De principio a film
Por Rodrigo González
Una de las principales funciones o logros del cine (y de cualquier expresión artística, para el caso) es la de re-interpretar, renovar arquetipos y presentarlos a las nuevas generaciones con el fin de facilitar el encuentro con los conceptos del bien y mal, la justicia y la injusticia, el honor y la vileza. En estas dualidades universales, podemos identificarnos, reconocernos y reforzar nuestras propias convicciones que nos permiten ocupar de manera más determinante nuestro lugar dentro del grupo social al que pertenecemos. Las películas de súper héroes, por ejemplo, han tomado el lugar de la épica, la cual nos muestra estos mismos arquetipos acercándolos al rango de modernas deidades que sirven como ejemplificación de los valores más puros sobre los que se construye nuestro contrato social.
Sin embargo, desde que el mundo es mundo y la narrativa occidental fue monopolizada por don Aristóteles y su poética, siempre han existido personajes fuera de los moldes establecidos que actúan por su cuenta, buscando una justicia superior a la justicia humana, motivados por un conocimiento o deseo superior que sobrepasa el entendimiento de los comunes. Estos personajes generalmente aparecen en momentos en el que el contrato social está severamente dañado y necesita reconstruirse: Aquiles (durante la guerra de Troya), Robin Hood (medioevo Inglés), o para el caso que nos ocupa, Jesse James.
Jesse James, sin embargo, es una figura atípica, pues en él no existe realmente un deseo de justicia ulterior ni un motivo que rebase la convención social.

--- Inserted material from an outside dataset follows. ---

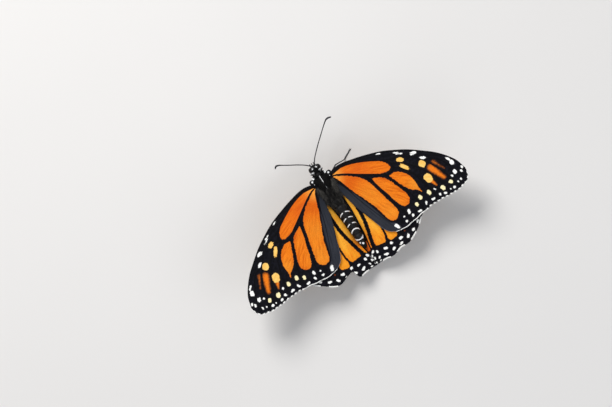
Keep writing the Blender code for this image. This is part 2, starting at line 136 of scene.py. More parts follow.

Jesse James es el bandido sin resentimientos, con un enorme apego familiar (lugar donde encuentra su mayor motivación), con un código de honor tan complejo como retorcido y con un profundo odio hacia las instituciones. Buscado por la justicia, su cabeza fue tasada en 10 mil dólares. La recompensa terminó cobrándola Robert Ford, miembro de su banda, que lo mató de un tiro por la espalda, hecho que sirvió para que la figura de James alcanzara dimensiones de un falso heroísmo y lo colocara al lado de nombres como el de Robin Hood.
Lo que parece relevante de este contexto es que en la medida que el capitalismo se convierte en el sistema dominante, más y más ejemplos de figuras provenientes del espectro que la narrativa tradicional considera el bando de “los malos”, se posicionan como los nuevos héroes.
De manera cada vez más frecuente encontramos a estos antihéroes que encarnan el descontento generalizado y que terminan aunque sea brevemente, por ocupar un lugar privilegiado en la pirámide sociocultural, aunque su caída sea en la mayoría de los casos, estrepitosa y trágica. Carlito Brigante (Carlito´s Way), Tony Montana (Scarface), Frank Serpico (Serpico), Vito Corleone (The Godfather), Michael Corleone (The Godfather), Travis Bickle (Taxi Driver), Derek Vineyard (American History X) o el mismísimo Alex Delarge (A Clockwork Orange), son claros ejemplos del antihéroe que el cine se ha encargado de recetarnos ante la tremenda confusión imperante creada por un sistema que ha corrompido el concepto del bien común.
Obviamente, en nuestro país esa figura no podía ser ocupada por ningún otro que no fuera el narco. No conformes con la mitificación de la violencia como subproducto de la corrupción, hemos sido testigos del encumbramiento de la figura del narco-bandido como epítome de la justicia social. El narco bueno infalible, justo pero temerario, sanguinario pero solo con los enemigos y con el gobierno, que es humano porque llora y se enamora y se emborracha, pero alejado de cualquier sentimiento que ponga en peligro su “causa” al mostrar debilidad. Un mensaje por demás chueco y torpe que en pos del rating en las televisoras pareciera no tener fin.
Y ante este rebatiña por el lugar de honor del emblema aspiracional del mexicano, olvidamos que la figura del narco en la realidad compite por el primer lugar con la del político mexicano. Y esa es la razón por la cual la balanza de nuestra narrativa nacional carece de equilibrio, pues ambos espectros forman parte del mismo bando, y para el resto de nosotros, en esta nueva historia de héroes y antihéroes nacionales no hay, ahora sí, a quién irle.
Sin embargo, como bien lo mencionó Kurt Vonnegut en una de sus tesis sobre antropología social, el buen drama solo existe cuando todas las partes tiene la razón. El problema es quizá que hemos olvidado ponernos a nosotros, a los ciudadanos comunes, a los de a pie, en el centro de la historia como los personajes principales, en historias donde podamos decir el asco y la rabia que sentimos y recuperar, aunque sea en la ficción, lo que nos han robado. Quizá si en las historias que nos contamos el resultado fuera diferente, metiéramos a la cárcel a los corruptos, a los narcos y a los políticos, algo podría colarse a la vida real. Por algo se empieza.